Take the data below and copy exactly the lines starting at the one with "fill_sheet()" and finishing at the one with "return low, high", both included.

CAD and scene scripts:

**********

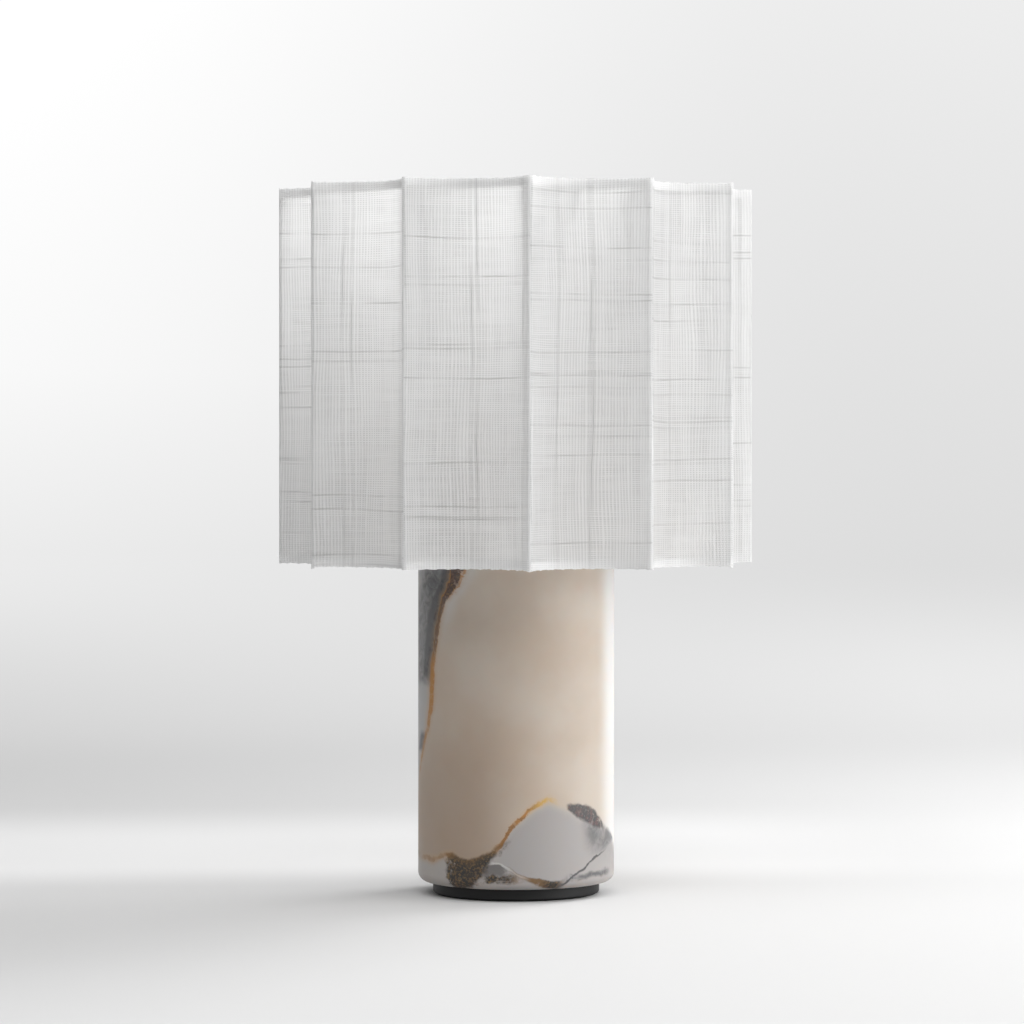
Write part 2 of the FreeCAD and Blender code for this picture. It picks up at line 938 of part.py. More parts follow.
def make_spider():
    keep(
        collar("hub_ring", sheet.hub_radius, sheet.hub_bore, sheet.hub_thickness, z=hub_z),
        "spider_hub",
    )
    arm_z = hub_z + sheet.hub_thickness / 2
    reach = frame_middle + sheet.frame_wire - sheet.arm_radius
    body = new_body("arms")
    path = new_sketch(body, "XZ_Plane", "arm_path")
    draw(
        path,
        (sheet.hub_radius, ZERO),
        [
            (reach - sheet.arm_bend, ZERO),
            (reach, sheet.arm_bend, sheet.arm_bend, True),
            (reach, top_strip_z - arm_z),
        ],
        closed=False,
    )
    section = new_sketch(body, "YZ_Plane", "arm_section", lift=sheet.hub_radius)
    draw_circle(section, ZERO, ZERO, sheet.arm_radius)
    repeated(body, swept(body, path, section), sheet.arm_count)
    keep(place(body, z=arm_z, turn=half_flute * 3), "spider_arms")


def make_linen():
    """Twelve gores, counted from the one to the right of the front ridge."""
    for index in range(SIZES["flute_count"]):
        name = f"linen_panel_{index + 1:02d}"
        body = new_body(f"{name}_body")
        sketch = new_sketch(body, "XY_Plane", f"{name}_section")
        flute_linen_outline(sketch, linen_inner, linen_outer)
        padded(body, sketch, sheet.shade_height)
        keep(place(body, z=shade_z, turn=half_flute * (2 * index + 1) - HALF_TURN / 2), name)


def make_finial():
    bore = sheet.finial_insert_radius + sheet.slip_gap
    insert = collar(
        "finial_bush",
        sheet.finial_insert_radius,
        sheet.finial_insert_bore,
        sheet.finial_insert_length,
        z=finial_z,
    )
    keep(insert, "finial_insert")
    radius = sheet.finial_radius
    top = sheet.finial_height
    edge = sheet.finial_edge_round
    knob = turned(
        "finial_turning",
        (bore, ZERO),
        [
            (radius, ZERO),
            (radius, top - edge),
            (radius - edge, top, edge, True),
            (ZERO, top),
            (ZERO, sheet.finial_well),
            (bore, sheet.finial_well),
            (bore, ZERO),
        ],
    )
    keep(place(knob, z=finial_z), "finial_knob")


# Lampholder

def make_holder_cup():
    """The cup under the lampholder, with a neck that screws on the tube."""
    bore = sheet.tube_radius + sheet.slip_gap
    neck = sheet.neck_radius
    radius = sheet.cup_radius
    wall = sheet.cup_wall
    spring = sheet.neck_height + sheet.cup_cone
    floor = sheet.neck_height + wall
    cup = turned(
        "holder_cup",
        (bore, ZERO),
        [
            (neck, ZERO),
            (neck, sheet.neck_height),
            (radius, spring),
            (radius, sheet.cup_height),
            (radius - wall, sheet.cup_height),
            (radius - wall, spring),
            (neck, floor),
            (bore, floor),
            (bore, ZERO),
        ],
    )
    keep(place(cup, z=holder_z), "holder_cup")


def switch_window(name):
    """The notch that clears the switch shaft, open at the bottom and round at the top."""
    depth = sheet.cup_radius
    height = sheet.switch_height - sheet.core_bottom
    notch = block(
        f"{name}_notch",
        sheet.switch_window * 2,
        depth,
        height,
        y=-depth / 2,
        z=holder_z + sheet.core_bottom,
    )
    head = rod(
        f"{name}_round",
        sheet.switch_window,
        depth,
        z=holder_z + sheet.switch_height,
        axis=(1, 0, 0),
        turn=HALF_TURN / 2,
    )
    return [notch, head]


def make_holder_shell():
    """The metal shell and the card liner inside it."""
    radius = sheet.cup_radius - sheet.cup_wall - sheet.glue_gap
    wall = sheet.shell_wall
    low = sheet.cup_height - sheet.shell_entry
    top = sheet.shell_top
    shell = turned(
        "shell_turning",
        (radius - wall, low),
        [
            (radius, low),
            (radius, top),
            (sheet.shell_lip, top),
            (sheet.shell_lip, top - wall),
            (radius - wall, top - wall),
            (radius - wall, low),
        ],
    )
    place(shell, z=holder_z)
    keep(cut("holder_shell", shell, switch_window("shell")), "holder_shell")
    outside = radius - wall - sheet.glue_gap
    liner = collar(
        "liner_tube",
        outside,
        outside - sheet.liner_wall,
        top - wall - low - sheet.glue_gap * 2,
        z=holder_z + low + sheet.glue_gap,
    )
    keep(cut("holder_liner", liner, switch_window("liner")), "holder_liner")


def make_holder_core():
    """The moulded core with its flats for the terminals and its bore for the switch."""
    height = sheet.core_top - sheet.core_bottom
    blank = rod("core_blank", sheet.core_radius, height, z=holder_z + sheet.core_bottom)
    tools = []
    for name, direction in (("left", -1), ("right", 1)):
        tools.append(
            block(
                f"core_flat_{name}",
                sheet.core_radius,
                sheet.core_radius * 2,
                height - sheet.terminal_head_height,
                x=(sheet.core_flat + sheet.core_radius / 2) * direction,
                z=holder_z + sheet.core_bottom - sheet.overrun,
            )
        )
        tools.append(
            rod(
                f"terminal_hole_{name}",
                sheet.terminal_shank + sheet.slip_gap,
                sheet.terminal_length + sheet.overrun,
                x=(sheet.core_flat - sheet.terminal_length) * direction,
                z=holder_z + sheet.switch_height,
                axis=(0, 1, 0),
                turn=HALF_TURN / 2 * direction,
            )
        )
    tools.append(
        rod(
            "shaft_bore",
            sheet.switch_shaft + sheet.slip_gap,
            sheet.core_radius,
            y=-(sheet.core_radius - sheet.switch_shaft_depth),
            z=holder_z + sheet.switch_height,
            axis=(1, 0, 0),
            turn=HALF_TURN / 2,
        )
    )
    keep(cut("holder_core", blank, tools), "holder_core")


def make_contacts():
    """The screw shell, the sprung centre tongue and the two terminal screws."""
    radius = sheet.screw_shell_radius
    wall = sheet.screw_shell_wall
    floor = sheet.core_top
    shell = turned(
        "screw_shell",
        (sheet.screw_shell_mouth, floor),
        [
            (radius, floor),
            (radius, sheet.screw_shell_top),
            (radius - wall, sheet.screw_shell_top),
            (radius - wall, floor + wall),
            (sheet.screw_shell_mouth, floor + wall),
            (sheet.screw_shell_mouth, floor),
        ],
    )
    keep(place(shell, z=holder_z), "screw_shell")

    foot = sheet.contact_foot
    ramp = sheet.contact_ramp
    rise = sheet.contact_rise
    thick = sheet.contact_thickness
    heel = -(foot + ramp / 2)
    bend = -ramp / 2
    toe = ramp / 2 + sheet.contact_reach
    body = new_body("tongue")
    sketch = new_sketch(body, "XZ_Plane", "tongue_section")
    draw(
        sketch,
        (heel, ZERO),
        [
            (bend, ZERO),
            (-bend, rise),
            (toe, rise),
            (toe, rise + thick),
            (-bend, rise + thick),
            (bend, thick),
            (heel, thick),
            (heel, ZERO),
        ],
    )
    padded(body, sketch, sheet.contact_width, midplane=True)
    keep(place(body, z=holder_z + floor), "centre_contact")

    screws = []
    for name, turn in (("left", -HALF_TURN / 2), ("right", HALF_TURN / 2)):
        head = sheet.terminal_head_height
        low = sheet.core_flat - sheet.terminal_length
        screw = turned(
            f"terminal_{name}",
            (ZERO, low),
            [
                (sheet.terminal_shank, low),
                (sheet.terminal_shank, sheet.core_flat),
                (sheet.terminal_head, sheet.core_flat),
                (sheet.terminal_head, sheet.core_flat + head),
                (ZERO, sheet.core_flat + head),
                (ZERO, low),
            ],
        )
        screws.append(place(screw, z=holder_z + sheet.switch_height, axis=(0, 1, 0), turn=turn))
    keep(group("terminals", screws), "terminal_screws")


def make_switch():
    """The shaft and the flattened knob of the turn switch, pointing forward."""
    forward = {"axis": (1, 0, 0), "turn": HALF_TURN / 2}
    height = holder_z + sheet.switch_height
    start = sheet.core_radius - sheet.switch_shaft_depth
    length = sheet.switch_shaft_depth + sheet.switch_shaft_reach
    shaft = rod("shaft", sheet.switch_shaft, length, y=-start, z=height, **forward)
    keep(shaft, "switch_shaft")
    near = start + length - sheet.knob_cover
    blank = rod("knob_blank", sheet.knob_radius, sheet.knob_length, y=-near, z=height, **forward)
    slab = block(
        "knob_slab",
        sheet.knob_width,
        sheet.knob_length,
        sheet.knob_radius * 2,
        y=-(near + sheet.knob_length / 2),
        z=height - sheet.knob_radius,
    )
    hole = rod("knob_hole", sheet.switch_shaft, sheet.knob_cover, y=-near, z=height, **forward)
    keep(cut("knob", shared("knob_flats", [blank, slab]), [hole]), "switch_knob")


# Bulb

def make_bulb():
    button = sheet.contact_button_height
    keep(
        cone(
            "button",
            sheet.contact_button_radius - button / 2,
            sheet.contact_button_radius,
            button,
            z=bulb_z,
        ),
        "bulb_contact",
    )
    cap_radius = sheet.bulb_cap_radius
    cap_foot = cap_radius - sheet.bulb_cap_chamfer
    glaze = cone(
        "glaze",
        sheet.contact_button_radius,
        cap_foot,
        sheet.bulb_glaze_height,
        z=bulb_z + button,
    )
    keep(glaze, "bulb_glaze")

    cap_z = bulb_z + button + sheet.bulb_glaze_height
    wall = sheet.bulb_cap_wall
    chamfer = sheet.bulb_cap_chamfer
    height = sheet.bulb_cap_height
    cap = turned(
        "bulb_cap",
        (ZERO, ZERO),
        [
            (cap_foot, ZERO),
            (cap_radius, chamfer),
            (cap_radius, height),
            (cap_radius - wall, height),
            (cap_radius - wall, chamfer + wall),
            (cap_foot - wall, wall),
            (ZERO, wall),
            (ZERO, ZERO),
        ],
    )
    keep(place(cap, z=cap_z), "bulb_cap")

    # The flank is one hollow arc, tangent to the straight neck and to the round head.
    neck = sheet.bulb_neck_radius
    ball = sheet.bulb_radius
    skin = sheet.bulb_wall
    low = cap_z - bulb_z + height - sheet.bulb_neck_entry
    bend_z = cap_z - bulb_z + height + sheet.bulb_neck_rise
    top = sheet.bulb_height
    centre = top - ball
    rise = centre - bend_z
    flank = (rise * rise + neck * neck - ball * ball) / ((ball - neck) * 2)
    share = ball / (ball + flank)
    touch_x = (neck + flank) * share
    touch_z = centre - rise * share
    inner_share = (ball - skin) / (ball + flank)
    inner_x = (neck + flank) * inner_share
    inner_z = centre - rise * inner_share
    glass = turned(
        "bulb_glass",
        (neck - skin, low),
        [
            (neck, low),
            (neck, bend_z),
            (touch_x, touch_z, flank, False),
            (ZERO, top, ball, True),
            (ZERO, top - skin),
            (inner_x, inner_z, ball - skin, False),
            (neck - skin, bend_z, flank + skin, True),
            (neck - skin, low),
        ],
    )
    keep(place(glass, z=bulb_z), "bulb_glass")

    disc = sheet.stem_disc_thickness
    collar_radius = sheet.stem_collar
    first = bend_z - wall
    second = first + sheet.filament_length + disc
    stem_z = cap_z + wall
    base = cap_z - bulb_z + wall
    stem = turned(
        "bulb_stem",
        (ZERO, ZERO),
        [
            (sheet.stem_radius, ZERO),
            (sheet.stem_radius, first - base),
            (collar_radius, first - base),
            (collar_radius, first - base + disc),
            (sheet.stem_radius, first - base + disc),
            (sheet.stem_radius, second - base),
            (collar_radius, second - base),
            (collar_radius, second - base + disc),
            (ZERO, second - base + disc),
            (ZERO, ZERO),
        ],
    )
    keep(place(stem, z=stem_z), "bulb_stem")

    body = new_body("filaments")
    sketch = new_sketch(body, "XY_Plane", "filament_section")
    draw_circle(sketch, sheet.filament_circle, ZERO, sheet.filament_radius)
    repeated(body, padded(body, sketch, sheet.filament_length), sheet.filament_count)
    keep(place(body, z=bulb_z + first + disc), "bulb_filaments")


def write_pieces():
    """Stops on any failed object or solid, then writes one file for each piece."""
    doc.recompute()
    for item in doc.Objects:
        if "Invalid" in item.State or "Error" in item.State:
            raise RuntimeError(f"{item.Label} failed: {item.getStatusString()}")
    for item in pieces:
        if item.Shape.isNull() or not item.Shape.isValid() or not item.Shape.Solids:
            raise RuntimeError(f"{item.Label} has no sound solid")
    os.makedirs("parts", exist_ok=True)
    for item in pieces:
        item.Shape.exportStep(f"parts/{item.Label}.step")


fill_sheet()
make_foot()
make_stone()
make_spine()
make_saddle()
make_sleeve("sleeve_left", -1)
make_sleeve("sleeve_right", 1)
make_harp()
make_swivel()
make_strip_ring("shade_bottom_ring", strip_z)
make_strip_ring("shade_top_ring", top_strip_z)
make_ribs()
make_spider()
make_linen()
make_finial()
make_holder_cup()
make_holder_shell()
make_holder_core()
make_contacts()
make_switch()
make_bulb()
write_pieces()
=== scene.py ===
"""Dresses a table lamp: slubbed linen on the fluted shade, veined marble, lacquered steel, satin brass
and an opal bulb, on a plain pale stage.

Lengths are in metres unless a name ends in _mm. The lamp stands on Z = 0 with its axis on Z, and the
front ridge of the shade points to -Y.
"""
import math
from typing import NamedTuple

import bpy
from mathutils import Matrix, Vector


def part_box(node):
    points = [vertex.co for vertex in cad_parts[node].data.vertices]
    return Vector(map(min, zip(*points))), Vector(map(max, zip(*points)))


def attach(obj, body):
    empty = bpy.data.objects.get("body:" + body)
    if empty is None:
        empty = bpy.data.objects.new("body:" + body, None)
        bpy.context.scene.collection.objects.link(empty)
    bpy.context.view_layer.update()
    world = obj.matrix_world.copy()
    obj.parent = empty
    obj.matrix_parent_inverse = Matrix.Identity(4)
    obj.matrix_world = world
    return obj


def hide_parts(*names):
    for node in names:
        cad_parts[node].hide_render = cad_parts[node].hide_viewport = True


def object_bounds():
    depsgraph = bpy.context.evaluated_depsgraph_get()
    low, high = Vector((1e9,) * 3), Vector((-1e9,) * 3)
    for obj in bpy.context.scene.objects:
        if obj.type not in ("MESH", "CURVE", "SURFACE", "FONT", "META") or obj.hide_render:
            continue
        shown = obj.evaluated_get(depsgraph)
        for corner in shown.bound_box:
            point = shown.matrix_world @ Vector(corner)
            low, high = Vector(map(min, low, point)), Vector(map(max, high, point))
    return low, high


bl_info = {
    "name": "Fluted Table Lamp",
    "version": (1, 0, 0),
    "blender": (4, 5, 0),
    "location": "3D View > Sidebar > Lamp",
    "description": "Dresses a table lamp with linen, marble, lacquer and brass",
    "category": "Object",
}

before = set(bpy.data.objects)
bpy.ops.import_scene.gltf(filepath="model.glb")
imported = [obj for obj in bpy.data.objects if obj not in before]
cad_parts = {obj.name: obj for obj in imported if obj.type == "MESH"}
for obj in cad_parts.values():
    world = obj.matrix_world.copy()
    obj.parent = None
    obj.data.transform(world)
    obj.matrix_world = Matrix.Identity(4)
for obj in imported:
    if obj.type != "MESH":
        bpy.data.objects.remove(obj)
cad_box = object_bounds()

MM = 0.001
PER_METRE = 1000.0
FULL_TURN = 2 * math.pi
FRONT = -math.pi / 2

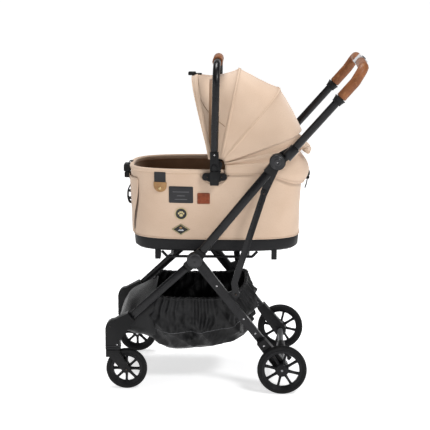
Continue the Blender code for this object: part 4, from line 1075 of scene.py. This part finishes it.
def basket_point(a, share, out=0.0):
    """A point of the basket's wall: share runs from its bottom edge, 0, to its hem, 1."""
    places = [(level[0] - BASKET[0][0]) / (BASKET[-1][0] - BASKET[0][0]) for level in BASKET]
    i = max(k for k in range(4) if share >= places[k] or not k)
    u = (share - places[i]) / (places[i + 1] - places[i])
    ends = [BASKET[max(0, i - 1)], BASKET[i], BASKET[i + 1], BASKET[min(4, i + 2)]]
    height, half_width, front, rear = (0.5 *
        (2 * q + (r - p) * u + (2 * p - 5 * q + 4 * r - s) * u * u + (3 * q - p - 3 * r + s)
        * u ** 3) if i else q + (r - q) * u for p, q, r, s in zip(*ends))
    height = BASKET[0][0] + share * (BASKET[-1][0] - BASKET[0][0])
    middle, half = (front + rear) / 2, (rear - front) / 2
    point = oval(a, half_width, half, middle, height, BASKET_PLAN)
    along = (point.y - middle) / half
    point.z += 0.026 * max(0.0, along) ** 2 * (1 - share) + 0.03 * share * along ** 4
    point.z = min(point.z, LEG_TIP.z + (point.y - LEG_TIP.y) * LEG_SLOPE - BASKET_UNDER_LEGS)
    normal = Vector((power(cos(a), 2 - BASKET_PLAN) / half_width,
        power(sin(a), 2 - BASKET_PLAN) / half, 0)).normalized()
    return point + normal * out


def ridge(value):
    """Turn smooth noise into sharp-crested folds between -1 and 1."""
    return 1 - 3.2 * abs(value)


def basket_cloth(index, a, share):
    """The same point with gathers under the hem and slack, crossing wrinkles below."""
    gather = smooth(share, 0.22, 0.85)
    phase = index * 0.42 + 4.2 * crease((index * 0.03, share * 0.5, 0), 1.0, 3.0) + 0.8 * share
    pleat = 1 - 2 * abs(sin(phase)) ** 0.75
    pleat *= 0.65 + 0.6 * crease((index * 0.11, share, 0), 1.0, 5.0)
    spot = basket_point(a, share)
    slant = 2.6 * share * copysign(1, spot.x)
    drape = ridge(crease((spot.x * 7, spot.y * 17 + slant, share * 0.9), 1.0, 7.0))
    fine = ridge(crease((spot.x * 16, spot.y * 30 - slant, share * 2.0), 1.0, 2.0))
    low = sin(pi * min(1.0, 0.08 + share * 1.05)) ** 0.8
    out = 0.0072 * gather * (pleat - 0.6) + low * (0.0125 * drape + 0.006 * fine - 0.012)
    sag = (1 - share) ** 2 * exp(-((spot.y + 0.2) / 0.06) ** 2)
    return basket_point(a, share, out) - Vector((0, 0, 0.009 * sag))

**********

# Worked solution
fill_sheet()
make_foot()
make_stone()
make_spine()
make_saddle()
make_sleeve("sleeve_left", -1)
make_sleeve("sleeve_right", 1)
make_harp()
make_swivel()
make_strip_ring("shade_bottom_ring", strip_z)
make_strip_ring("shade_top_ring", top_strip_z)
make_ribs()
make_spider()
make_linen()
make_finial()
make_holder_cup()
make_holder_shell()
make_holder_core()
make_contacts()
make_switch()
make_bulb()
write_pieces()
=== scene.py ===
"""Dresses a table lamp: slubbed linen on the fluted shade, veined marble, lacquered steel, satin brass
and an opal bulb, on a plain pale stage.

Lengths are in metres unless a name ends in _mm. The lamp stands on Z = 0 with its axis on Z, and the
front ridge of the shade points to -Y.
"""
import math
from typing import NamedTuple

import bpy
from mathutils import Matrix, Vector


def part_box(node):
    points = [vertex.co for vertex in cad_parts[node].data.vertices]
    return Vector(map(min, zip(*points))), Vector(map(max, zip(*points)))


def attach(obj, body):
    empty = bpy.data.objects.get("body:" + body)
    if empty is None:
        empty = bpy.data.objects.new("body:" + body, None)
        bpy.context.scene.collection.objects.link(empty)
    bpy.context.view_layer.update()
    world = obj.matrix_world.copy()
    obj.parent = empty
    obj.matrix_parent_inverse = Matrix.Identity(4)
    obj.matrix_world = world
    return obj


def hide_parts(*names):
    for node in names:
        cad_parts[node].hide_render = cad_parts[node].hide_viewport = True


def object_bounds():
    depsgraph = bpy.context.evaluated_depsgraph_get()
    low, high = Vector((1e9,) * 3), Vector((-1e9,) * 3)
    for obj in bpy.context.scene.objects:
        if obj.type not in ("MESH", "CURVE", "SURFACE", "FONT", "META") or obj.hide_render:
            continue
        shown = obj.evaluated_get(depsgraph)
        for corner in shown.bound_box:
            point = shown.matrix_world @ Vector(corner)
            low, high = Vector(map(min, low, point)), Vector(map(max, high, point))
    return low, high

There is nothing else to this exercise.